For full details on the implementation of the Serverless Scientist refer to the code repository. The diagram below illustrates the setup of the Serverless Scientist. The Serverless Scientist is placed between the client and the “control” function and consists of two Lambda functions. The “Scientist” Lambda function is responsible for receiving requests from the client, forwarding them to the control and returning the response back to the client as soon as possible. (Refer to this blog to learn how we minimized the latency added by the Scientist.) In addition, the Lambda function stores results of the control invocation in DynamoDB, and asynchronously invokes the Experimentor Lambda function. To know which experiments to run and where to find the control and candidates the Scientist Lambda function relies on a YAML file in an AWS S3 bucket. 

Serverless Scientist oveview

The Experimentor Lambda function invokes all candidates, compares their responses with the control responses and stores the results in a DynamoDB data store. The Experimentor also makes the results of the comparisons available in Grafana. In the Grafana dashboard, you can see the results of comparing the control and candidate(s) on aspects like: 

  • response status codes, response body, and headers;
  • response times and memory usage.

The screenshot below is an example of the dashboard. In the top row, it provides insight into response times and memory usage of control and candidates, the latency added by the scientist and the total number of requests. The 2nd row shows the results of comparing the response body of the candidate(s) against the control. On the far right are the IDs of experiment runs with failures.

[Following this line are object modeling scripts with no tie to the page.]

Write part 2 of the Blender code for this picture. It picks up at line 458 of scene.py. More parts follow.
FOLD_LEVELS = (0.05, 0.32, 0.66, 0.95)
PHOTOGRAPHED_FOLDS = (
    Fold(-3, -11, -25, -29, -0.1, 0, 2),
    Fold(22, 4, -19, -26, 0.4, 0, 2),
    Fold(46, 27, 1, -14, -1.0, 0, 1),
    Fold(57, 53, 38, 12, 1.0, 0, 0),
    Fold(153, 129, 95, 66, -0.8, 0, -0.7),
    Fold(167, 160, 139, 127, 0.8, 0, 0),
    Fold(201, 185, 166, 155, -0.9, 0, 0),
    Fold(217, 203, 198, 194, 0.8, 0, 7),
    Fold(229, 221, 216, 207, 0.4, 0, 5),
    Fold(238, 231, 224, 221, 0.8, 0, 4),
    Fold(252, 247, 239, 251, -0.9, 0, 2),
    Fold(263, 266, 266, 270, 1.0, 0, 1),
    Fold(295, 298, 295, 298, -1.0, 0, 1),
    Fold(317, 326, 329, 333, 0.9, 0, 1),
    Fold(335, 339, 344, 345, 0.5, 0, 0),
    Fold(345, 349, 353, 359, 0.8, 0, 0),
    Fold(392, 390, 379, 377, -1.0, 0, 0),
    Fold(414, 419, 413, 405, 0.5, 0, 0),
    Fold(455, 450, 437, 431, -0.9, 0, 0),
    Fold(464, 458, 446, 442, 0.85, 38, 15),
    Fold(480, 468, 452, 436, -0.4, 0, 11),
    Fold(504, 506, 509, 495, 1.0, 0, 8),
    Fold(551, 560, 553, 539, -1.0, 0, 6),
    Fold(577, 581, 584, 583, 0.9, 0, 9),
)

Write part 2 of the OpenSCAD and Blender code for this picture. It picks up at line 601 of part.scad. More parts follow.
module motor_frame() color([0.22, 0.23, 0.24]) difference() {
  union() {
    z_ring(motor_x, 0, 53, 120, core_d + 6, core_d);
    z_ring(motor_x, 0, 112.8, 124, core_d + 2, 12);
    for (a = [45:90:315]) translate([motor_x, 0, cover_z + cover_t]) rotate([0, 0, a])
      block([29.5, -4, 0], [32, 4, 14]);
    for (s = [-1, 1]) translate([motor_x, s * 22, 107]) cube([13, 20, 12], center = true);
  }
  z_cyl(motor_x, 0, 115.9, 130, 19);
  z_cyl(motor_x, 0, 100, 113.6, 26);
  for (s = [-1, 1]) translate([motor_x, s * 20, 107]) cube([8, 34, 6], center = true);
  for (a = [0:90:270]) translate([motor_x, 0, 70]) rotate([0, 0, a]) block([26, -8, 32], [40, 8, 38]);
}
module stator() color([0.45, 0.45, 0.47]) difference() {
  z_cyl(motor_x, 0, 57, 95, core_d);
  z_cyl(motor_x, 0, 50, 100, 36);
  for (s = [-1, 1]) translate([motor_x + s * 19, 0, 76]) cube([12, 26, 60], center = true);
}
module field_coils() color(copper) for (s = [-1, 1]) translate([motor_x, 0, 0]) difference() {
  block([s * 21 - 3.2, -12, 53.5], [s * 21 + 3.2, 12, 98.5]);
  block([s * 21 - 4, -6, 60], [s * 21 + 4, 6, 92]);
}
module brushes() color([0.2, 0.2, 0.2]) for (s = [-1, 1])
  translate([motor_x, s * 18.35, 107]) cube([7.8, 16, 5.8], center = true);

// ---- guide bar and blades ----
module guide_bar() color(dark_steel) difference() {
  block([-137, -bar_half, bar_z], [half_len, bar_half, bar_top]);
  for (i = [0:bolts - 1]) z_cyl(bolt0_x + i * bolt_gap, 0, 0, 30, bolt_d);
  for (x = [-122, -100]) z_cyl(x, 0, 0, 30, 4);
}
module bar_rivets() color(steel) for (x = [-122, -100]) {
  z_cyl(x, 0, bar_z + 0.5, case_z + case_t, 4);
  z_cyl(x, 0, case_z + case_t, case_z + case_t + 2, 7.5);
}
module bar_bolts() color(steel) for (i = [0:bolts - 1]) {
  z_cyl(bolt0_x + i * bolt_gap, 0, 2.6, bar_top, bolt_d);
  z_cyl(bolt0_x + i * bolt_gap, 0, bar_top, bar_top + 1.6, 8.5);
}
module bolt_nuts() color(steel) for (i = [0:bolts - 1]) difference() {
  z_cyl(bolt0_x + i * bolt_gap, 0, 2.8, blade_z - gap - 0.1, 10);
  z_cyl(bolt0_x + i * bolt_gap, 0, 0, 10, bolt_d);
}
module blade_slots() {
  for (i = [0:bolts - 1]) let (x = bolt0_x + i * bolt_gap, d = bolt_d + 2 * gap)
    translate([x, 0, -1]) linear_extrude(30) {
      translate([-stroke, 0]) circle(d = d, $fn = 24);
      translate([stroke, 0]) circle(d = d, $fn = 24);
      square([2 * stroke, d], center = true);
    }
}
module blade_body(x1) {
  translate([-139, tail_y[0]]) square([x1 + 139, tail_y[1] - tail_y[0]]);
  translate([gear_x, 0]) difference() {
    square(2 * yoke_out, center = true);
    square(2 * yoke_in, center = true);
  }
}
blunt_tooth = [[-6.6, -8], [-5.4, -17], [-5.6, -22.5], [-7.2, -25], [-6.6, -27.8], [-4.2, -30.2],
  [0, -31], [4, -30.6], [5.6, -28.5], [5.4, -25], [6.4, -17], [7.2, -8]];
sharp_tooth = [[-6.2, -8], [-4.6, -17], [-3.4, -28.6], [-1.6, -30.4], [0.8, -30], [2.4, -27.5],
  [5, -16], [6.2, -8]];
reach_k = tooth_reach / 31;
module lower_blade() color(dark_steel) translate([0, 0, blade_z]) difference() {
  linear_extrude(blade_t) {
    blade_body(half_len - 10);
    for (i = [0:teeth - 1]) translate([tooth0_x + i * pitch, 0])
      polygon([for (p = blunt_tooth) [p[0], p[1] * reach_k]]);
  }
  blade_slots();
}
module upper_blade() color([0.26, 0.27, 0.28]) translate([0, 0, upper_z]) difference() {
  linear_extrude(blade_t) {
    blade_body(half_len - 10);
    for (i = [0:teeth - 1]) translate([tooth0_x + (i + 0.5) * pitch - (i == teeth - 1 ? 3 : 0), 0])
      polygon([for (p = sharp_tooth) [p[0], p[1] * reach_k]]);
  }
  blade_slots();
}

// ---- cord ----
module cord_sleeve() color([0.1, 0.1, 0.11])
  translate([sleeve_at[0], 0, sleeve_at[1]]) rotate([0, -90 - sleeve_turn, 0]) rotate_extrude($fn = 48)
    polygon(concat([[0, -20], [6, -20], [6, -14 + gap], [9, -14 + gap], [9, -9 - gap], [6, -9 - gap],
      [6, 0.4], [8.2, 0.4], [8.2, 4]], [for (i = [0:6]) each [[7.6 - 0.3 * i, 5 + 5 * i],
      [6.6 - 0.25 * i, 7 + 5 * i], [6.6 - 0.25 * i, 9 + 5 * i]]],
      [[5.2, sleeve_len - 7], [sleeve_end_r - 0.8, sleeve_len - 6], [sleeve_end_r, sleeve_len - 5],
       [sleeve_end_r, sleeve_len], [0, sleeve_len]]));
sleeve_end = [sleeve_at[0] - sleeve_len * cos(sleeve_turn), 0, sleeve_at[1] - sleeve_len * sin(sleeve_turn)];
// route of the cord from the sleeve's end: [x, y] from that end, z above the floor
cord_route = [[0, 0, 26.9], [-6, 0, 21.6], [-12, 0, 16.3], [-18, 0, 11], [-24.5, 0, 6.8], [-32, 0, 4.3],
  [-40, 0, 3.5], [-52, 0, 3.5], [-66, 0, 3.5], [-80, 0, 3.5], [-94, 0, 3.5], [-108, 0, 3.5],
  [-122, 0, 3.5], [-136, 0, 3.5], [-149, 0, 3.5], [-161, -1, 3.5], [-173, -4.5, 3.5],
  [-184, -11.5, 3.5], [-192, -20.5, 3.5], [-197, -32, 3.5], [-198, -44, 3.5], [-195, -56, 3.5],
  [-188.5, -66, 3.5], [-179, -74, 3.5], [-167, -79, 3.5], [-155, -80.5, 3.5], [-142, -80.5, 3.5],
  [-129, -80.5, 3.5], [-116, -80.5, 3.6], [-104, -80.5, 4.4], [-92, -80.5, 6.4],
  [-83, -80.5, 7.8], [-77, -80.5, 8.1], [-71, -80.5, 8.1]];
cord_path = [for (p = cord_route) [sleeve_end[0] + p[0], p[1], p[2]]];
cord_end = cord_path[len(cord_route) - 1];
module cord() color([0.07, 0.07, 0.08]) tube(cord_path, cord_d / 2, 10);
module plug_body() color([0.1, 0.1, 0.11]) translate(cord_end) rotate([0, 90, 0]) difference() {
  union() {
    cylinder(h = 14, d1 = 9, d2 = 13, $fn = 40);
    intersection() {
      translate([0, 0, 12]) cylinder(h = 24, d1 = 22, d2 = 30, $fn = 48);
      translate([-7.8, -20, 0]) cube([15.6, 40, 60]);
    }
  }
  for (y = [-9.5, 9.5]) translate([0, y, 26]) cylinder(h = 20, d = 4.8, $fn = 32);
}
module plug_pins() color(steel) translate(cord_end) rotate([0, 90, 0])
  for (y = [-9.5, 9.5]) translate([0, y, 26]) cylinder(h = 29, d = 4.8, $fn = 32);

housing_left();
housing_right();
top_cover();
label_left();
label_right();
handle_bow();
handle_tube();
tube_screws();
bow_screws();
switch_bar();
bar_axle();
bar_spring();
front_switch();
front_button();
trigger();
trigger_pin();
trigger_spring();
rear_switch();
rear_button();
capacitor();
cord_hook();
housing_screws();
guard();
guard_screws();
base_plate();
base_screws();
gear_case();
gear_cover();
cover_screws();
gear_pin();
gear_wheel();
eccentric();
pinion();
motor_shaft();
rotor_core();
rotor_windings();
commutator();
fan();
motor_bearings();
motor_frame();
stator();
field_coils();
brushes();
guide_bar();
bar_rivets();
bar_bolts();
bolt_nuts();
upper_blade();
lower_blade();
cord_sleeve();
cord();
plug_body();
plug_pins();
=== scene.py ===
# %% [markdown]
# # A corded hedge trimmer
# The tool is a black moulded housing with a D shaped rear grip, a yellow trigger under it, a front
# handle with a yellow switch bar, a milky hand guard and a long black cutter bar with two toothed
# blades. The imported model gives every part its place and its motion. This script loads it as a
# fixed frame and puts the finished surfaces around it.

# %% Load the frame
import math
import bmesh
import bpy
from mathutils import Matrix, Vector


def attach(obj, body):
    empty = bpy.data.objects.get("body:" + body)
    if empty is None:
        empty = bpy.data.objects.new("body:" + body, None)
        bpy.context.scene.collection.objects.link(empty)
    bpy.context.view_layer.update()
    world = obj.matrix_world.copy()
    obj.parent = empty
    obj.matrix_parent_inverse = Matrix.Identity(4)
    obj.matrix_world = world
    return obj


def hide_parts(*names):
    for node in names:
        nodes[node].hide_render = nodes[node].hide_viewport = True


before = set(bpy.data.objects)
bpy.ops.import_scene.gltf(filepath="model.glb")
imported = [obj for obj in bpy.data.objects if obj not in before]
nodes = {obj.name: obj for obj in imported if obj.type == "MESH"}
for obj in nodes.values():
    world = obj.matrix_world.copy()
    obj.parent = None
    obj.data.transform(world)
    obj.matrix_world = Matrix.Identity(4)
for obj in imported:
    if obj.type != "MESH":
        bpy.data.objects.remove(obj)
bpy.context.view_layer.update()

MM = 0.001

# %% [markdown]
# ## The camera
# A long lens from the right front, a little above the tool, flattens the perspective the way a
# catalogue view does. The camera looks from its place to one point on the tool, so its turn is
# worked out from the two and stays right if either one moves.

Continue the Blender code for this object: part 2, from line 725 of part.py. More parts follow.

Clicking on these will take you to a page that shows the difference between control and response. As you can see around 15:54 a new version was deployed which resolved an error. Not shown in this screenshot, but present in the dashboard, are comparisons for HTTP headers and response codes.

Experiment dashboard

Learnings

So, what did we learn when using the Serverless Scientist:

  • When switching the implementation language for a Lambda function we noticed an unexpected difference between languages: the round() function in Python3 behaves differently than round() in Python2.7 and Javascript for numbers ending on .5.
  • It is important to compare the intended result (the response semantics) and not the literal result (its syntax). For example: {"first": 1, "second": 2} and {"second": 2, "first": 1} are semantically the same, but differ when comparing them literally.
  • We were able to iterate quickly with new candidate versions without impacting the clients at all. The Grafana dashboard proved to be really valuable here.
  • Since we were routing real production traffic to the candidates, we did not have to generate test cases ourselves. Edge cases which we certainly would not have identified ourselves surfaced and could be resolved.

Of course, the (Serverless) Scientist approach is not a silver bullet. There are numerous situations where it is less applicable, for example, when:

  • the interface of the candidate is not backwards compatible with the control;
  • there is limited production traffic (in which case the coverage of functionality will be low);
  • there is no control to compare against (e.g., it is the first implementation of the function);
  • performance requirements do not allow for some additional latency by invoking an experiment. In our measurements, putting the Serverless Scientist between client and control does add ~50 milliseconds extra latency to the control responses. This may not be acceptable in all situations;
  • control (and candidate) writes persistent changes to a data store. This adds additional complexity in synchronizing data stores, as you definitely do not want candidates to update the production data store.

What’s next?

But even with the above limitations, the use of Serverless Scientist proved to be useful for us while refactoring the /whereis #everybody?, and we plan to extend the functionality of the Serverless Scientist. Some of our ideas for that are:

  • more fine-grained compare functions – the ability to compare different response formats like plain text, HTML output, JSON objects, PDF files, and images;
  • distribute traffic over candidates – the ability to increase and decrease the percentage of production traffic that will be sent to a candidate function;
  • easier management of experiments – a nice UI to create, update and terminate experiments, with the experiment data in a database instead of a YAML file in an AWS S3 bucket;
  • support for generic API testing;
  • custom metrics reporting endpoints;
  • better UI for comparing results;
  • support for other FaaS platforms like Google Functions and Microsoft Azure Functions.

Feel free to use Serverless Scientist for your projects and let us know your experiences.